The opponents of the treaty, aware of the cause of the delay in its ratification, resolved to endeavor to intimidate the president and prevent his signing it. The most violent demonstrations, by word and deed, were made against it. On the fourth of July, a great mob assembled in Philadelphia, and paraded the streets with effigies of Jay and the ratifying senators. That of Jay bore a pair of scales: one was labelled “American Liberty and Independence;” and the other, which greatly preponderated, “British Gold.” From the mouth of the figure proceeded the words, “Come up to my price, and I will sell you my country.” The effigies were committed to the flames amid the most frightful yells and groans.
Public meetings were assembled all over the country to make formal protests against the treaty. They were called ostensibly to “deliberate upon it,” but they were frequently tumultuous, and always declamatory. A large meeting was held in Boston on the tenth of July. The chief actors there denounced the treaty as not containing one single article honorable or beneficial to the United States. It was disapproved of by unanimous vote, and a committee of fifteen, appointed to state objections, in an address to the president, reported no less than twenty. They were adopted by the meeting without debate, and were sent to the president accompanied by a letter from the selectmen of Boston. Only a few of the stable inhabitants of Boston appear to have been concerned in this matter, and the wealthy merchants and some other rich men who attended the meeting, and whose fears were excited by the leaders of the opposition, were made mere tools of on the occasion.
A meeting for a similar purpose was held in front of the city-hall, in Wall street, New York, on the eighteenth of July, pursuant to a call of an anonymous handbill. There the opposition gathered in great numbers, and there also was a large number of the friends of the treaty, who succeeded at first in electing a chairman. They were then about to adjourn to some more convenient place, when Brockholst Livingston, Mr. Jay's brother-in-law, and a leader of the opposition, urged the meeting to proceed instantly, as the president might ratify the treaty at any moment. Indeed, the whole Livingston family, with the eminent chancellor at their head, were now in the ranks of the opposition, and exerted a powerful influence. “With more than thoughtless effrontery,” says Doctor Francis, “they fanned the embers of discontent.”
Hamilton, Rufus King, and other speakers, occupied the balcony of the city-hall. The former, with sweet and persuasive tones, had uttered conciliatory words, and spoken in favor of adjournment, when the meeting became a good deal disturbed by conflicting sentiments and stormy passions. Just then an excited party of the opposition, who had held a meeting at the Bowling Green, with William L. Smith, a son-in-law of Vice-President Adams, as chairman, and who had burned a copy of the treaty in front of the government house, marched up Broadway, with the American and French flags unfurled, and joined the meeting. The turbulence of the assembly was greatly increased by this addition; and while Hamilton and King “were addressing the people in accents of friendship, peace, and reconciliation, they were treated in return with a shower of stones, levelled at their persons, by the exasperated mob gathered in front of the city-hall.”[80]

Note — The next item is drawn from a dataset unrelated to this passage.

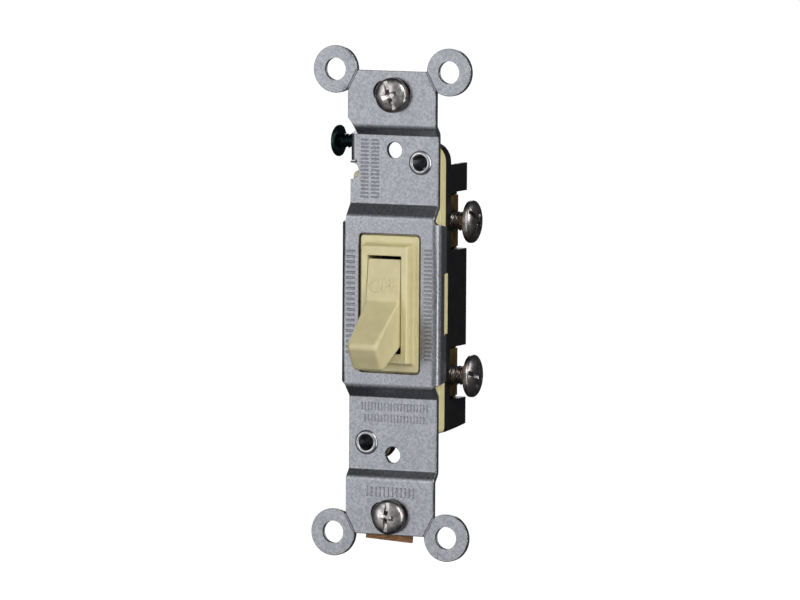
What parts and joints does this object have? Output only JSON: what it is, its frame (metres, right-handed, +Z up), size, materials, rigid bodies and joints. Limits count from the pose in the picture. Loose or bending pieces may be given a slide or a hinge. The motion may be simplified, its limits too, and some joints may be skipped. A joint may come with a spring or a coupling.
{
  "type": "toggle wall switch",
  "caption": "Framed toggle wall switch with a bent steel mounting strap with ears, ivory lever and cover, black side-wired body, terminal and ground screws, and working snap contacts.",
  "frame": {"origin": "on the wall plane, which is the back face of the strap's end plates, midway between the two mounting screws", "axes": "+X to the side with the two terminal screws, +Y back into the wall box, +Z up along the strap, with the toggle's ON side up"},
  "size_m": [0.0338, 0.0329, 0.1012],
  "materials": {
    "galvanised_steel": "zinc-plated sheet, mottled satin",
    "ivory_plastic": "moulded ivory thermoplastic, soft gloss",
    "ivory_toggle": "moulded ivory thermoplastic, soft gloss",
    "black_phenolic": "moulded black phenolic",
    "plated_rivet": "rolled hollow rivet, plated",
    "nickel_steel": "dark nickel-plated steel, polished",
    "green_steel": "dark green dyed screw, glossy",
    "brass": "stamped brass strip",
    "contact_bronze": "phosphor bronze spring strip",
    "contact_silver": "silver alloy contact",
    "spring_steel": "music wire",
    "vulcanised_fibre": "brown vulcanised fibre sheet"
  },
  "bodies": {
    "housing": {"mounting_strap": "galvanised_steel", "front_cover": "ivory_plastic", "rear_body": "black_phenolic", "rivet_upper": "plated_rivet", "rivet_lower": "plated_rivet", "toggle_spring": "spring_steel", "terminal_plate_upper": "brass", "terminal_plate_lower": "brass", "contact_button_fixed": "contact_silver", "contact_arm_rivet": "brass", "screw_retainer_upper": "vulcanised_fibre", "screw_retainer_lower": "vulcanised_fibre"},
    "toggle": {"toggle_lever": "ivory_toggle"},
    "contact_arm": {"contact_arm": "contact_bronze", "contact_button_moving": "contact_silver"},
    "terminal_screw_upper": {"terminal_screw_upper": "nickel_steel"},
    "terminal_screw_lower": {"terminal_screw_lower": "nickel_steel"},
    "ground_screw": {"ground_screw": "green_steel"},
    "mounting_screw_upper": {"mounting_screw_upper": "nickel_steel"},
    "mounting_screw_lower": {"mounting_screw_lower": "nickel_steel"}
  },
  "joints": [
    {"name": "toggle_swing", "type": "hinge", "parent": "housing", "child": "toggle", "pos_m": [0, 0.0016, 0], "axis": [-1, 0, 0], "range_deg": [0, 66], "deforming": ["toggle_spring"]},
    {"name": "contact_arm_flex", "type": "hinge", "parent": "housing", "child": "contact_arm", "pos_m": [0.0035, 0.0108, -0.0112], "axis": [1, 0, 0], "range_deg": [0, 3.35]},
    {"name": "terminal_screw_upper_travel", "type": "slide", "parent": "housing", "child": "terminal_screw_upper", "axis": [-1, 0, 0], "range_m": [0, 0.0033]},
    {"name": "terminal_screw_lower_travel", "type": "slide", "parent": "housing", "child": "terminal_screw_lower", "axis": [-1, 0, 0], "range_m": [0, 0.0036]},
    {"name": "ground_screw_travel", "type": "slide", "parent": "housing", "child": "ground_screw", "axis": [1, 0, 0], "range_m": [0, 0.0034]},
    {"name": "mounting_screw_upper_travel", "type": "slide", "parent": "housing", "child": "mounting_screw_upper", "axis": [0, -1, 0], "range_m": [0, 0.004]},
    {"name": "mounting_screw_lower_travel", "type": "slide", "parent": "housing", "child": "mounting_screw_lower", "axis": [0, -1, 0], "range_m": [0, 0.004]}
  ],
  "couplings": [
    {"joint": "contact_arm_flex", "follows": "toggle_swing", "ratio": 0.05}
  ]
}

“These are hard arguments,” said Hamilton, who was hit a glancing blow upon the forehead by one of the stones. A question was finally taken on a motion to leave the decision on the treaty to the president and senate, when both sides claimed a majority. Then some person, utterly ignoring the presence of a chairman, moved the appointment of a committee of fifteen, to report to another meeting (to be held two days afterward) objections to the treaty. He read a list of names of gentlemen that should form that committee, and, at the close of clamorous shouts, he declared them duly appointed by the vote. The meeting finally broke up in great confusion. The adjourned meeting was attended by only the opponents of the treaty; and Brockholst Livingston, chairman of the committee of fifteen, reported twenty-eight condemnatory resolutions, which were adopted by unanimous vote.
“These resolutions,” says Hildreth, “while expressing great confidence in the president's wisdom, patriotism, and independence, were equally confident that his 'own good sense' must induce him to reject the treaty, as 'invading the constitution and legislative authority of the country; as abandoning important and well-founded claims against the British government; as imposing unjust and impolitic restraints on commerce; as injurious to agriculture; as conceding, without an equivalent, important advantages to Great Britain; as hostile and ungrateful to France; as committing our peace with that great republic; as unequal toward America in every respect; as hazarding her internal peace and prosperity; and as derogatory from her sovereignty and independence.”[81]
On the very next day (July 22), the New York Chamber of Commerce, representing the commercial interests of that city, adopted resolutions diametrically opposed to those offered by Livingston. These set forth that the treaty contained as many features of reciprocity as, under the circumstances, might be expected; that the arrangements respecting British debts were honest and expedient; and that the agreement concerning the surrender of the western posts and for compensation for spoliations, and their prevention in future, were wise and beneficial. If the treaty had been rejected, they said, war with all its attendant calamities would have ensued, and they were satisfied with what had been done.
On the twenty-fourth of July a similar meeting was held in Philadelphia. Among the leaders who denounced the treaty by speech and acts were Chief-Justice M'Kean, Alexander J. Dallas (the secretary of the commonwealth), General Muhlenburg (late speaker of the house of representatives), and John Swanwick (representative elect in Congress). A committee of fifteen was appointed by the meeting to convey the sentiments of the assemblage to the president, who was then at Mount Vernon, in the form of a memorial. That instrument was read twice and agreed to without debate. The treaty was then thrown to the populace—consisting chiefly, as Wolcott said in a letter to the president, of “the ignorant and violent classes”—who placed it upon a pole, and, proceeding to the house of the British minister, burned it in the street in front of it. They performed a like ceremony in front of the dwelling of the British consul, and also of Mr. Bingham, an influential federalist, with loud huzzas, yells, and groans.